§ **AIM OF THE TASK**
Quote exactly and only this range of lines in the data below: the line that holds "Continue the three.js" to the line that holds "FLOOR_REACH = 30", both included.

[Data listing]
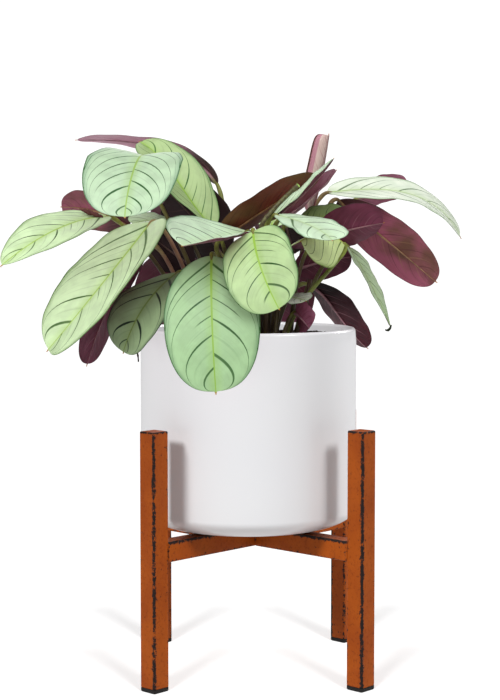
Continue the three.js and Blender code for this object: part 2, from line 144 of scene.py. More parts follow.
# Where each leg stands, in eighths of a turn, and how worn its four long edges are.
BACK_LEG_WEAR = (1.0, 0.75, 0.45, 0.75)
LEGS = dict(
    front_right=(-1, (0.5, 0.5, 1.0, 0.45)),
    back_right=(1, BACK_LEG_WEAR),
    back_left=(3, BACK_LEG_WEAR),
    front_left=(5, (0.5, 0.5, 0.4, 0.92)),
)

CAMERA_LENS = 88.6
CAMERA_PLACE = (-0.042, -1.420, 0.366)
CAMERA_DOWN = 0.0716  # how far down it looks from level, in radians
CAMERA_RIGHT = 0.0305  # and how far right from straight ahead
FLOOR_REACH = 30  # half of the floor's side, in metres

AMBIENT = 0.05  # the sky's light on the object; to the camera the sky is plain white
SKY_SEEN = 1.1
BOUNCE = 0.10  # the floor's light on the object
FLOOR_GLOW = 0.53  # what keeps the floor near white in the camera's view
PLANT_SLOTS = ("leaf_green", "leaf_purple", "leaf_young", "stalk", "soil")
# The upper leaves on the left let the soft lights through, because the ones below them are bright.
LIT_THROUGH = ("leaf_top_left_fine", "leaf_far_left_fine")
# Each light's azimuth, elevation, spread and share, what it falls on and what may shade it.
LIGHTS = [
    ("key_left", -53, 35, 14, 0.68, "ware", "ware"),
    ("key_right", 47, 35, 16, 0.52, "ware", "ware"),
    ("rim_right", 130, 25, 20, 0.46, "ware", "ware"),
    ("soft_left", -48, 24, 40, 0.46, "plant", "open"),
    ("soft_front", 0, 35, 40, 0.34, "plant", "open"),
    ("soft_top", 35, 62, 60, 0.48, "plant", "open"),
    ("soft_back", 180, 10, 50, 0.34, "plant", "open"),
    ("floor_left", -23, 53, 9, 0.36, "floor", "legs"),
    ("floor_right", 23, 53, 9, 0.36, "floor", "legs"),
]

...

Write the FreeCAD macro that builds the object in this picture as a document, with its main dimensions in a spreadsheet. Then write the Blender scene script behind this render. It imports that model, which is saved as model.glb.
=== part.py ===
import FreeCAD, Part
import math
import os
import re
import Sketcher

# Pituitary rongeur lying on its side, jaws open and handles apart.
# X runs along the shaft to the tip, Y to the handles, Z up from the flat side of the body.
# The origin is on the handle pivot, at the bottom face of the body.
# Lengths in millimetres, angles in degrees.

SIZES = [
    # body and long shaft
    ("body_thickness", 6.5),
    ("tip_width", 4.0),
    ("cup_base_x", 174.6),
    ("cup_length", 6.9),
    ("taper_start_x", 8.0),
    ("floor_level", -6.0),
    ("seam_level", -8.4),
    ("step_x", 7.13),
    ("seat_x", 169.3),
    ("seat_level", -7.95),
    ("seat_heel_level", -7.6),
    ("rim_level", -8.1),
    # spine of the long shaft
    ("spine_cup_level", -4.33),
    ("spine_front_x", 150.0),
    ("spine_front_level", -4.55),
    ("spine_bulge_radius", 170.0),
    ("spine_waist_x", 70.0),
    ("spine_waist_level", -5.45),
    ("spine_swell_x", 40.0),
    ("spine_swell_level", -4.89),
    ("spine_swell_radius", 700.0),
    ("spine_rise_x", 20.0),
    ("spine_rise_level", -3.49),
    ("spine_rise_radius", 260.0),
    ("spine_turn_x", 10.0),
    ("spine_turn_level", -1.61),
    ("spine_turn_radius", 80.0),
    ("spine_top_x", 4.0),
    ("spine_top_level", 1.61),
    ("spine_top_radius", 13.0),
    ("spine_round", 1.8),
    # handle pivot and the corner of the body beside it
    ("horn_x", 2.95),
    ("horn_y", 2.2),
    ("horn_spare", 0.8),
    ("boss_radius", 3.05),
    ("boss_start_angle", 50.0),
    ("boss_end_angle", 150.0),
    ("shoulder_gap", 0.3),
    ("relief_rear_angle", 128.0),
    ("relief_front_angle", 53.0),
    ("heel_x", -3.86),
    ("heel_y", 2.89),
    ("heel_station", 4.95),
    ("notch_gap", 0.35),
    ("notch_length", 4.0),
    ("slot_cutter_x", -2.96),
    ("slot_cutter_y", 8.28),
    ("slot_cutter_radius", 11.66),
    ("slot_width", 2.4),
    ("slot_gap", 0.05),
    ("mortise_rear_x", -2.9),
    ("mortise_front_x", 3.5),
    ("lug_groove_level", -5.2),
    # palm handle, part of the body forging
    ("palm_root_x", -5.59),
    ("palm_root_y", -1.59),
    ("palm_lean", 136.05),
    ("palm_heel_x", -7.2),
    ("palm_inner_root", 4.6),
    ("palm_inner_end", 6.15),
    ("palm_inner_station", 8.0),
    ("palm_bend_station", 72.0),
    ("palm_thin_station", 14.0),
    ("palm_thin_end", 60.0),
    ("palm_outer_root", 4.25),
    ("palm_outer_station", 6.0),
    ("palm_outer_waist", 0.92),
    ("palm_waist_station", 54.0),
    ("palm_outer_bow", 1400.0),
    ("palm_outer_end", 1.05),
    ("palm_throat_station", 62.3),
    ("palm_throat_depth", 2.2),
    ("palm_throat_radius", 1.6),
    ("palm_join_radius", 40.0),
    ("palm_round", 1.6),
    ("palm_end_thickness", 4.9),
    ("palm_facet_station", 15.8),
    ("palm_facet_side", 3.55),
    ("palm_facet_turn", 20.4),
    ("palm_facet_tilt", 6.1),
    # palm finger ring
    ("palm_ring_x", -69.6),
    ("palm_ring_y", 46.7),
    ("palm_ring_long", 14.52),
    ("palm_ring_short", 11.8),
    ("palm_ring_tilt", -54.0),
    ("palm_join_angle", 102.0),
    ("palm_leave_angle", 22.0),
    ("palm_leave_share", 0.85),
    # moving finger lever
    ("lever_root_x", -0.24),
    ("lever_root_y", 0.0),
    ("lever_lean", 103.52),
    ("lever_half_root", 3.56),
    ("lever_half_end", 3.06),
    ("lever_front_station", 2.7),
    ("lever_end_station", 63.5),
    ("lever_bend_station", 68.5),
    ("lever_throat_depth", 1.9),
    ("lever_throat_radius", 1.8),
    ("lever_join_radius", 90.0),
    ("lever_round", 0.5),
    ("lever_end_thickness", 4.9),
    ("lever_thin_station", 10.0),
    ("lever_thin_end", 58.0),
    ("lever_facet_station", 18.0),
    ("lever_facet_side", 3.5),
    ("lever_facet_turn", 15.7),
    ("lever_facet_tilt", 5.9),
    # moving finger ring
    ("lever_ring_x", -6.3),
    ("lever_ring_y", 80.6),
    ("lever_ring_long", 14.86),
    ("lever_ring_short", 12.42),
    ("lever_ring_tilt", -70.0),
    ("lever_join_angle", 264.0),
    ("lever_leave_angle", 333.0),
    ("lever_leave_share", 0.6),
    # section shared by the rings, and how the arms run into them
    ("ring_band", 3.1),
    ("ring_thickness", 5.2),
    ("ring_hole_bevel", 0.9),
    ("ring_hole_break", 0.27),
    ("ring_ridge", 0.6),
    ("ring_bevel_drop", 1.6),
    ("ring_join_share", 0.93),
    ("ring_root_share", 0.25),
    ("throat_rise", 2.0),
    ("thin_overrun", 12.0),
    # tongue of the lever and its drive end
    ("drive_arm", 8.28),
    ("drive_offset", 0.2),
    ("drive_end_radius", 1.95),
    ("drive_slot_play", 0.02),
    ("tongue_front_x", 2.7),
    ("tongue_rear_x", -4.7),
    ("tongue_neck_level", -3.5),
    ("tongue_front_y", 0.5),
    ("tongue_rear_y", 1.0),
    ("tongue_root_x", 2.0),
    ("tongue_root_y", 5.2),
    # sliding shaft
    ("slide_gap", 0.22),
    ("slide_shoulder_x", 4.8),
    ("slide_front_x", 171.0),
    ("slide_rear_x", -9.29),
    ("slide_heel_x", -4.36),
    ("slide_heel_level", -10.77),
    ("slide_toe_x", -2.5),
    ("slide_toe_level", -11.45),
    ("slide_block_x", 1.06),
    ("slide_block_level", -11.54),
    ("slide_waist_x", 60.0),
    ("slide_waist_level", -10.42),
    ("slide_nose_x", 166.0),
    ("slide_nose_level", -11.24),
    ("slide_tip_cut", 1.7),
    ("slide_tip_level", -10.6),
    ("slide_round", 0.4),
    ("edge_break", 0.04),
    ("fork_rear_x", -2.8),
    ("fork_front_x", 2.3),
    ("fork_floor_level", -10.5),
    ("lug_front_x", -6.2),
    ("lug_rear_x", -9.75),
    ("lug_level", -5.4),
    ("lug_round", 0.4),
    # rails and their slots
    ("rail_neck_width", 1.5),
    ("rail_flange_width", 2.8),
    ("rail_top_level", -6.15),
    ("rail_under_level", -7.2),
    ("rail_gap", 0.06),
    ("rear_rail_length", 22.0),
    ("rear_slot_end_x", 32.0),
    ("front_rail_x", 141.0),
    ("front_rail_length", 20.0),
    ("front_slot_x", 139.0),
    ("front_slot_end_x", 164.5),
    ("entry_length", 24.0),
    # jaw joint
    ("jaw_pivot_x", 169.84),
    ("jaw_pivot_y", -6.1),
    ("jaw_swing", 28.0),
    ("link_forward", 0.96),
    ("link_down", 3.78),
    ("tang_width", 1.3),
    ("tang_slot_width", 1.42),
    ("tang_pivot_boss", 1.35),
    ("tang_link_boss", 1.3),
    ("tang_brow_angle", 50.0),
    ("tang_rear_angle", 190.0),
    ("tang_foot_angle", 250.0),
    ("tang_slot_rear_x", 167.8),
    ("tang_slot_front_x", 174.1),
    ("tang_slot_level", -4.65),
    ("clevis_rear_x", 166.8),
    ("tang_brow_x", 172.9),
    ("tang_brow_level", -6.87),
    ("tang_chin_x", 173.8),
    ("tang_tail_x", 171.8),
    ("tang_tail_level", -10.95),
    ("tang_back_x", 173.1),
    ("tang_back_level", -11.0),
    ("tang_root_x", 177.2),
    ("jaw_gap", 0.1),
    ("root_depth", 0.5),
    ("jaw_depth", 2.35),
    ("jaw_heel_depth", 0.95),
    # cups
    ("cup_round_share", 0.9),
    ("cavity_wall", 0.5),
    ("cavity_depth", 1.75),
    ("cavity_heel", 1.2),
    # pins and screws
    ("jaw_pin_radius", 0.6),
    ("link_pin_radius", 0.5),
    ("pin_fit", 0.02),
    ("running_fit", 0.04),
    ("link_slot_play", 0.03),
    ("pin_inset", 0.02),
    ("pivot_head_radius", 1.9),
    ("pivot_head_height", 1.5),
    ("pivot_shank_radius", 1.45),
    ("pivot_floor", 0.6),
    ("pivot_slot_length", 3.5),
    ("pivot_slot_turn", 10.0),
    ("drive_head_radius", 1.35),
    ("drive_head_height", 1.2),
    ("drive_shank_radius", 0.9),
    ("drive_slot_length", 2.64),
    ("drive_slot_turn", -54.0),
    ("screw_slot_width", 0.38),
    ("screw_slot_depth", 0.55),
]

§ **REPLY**
Continue the three.js and Blender code for this object: part 2, from line 144 of scene.py. More parts follow.
# Where each leg stands, in eighths of a turn, and how worn its four long edges are.
BACK_LEG_WEAR = (1.0, 0.75, 0.45, 0.75)
LEGS = dict(
    front_right=(-1, (0.5, 0.5, 1.0, 0.45)),
    back_right=(1, BACK_LEG_WEAR),
    back_left=(3, BACK_LEG_WEAR),
    front_left=(5, (0.5, 0.5, 0.4, 0.92)),
)

CAMERA_LENS = 88.6
CAMERA_PLACE = (-0.042, -1.420, 0.366)
CAMERA_DOWN = 0.0716  # how far down it looks from level, in radians
CAMERA_RIGHT = 0.0305  # and how far right from straight ahead
FLOOR_REACH = 30  # half of the floor's side, in metres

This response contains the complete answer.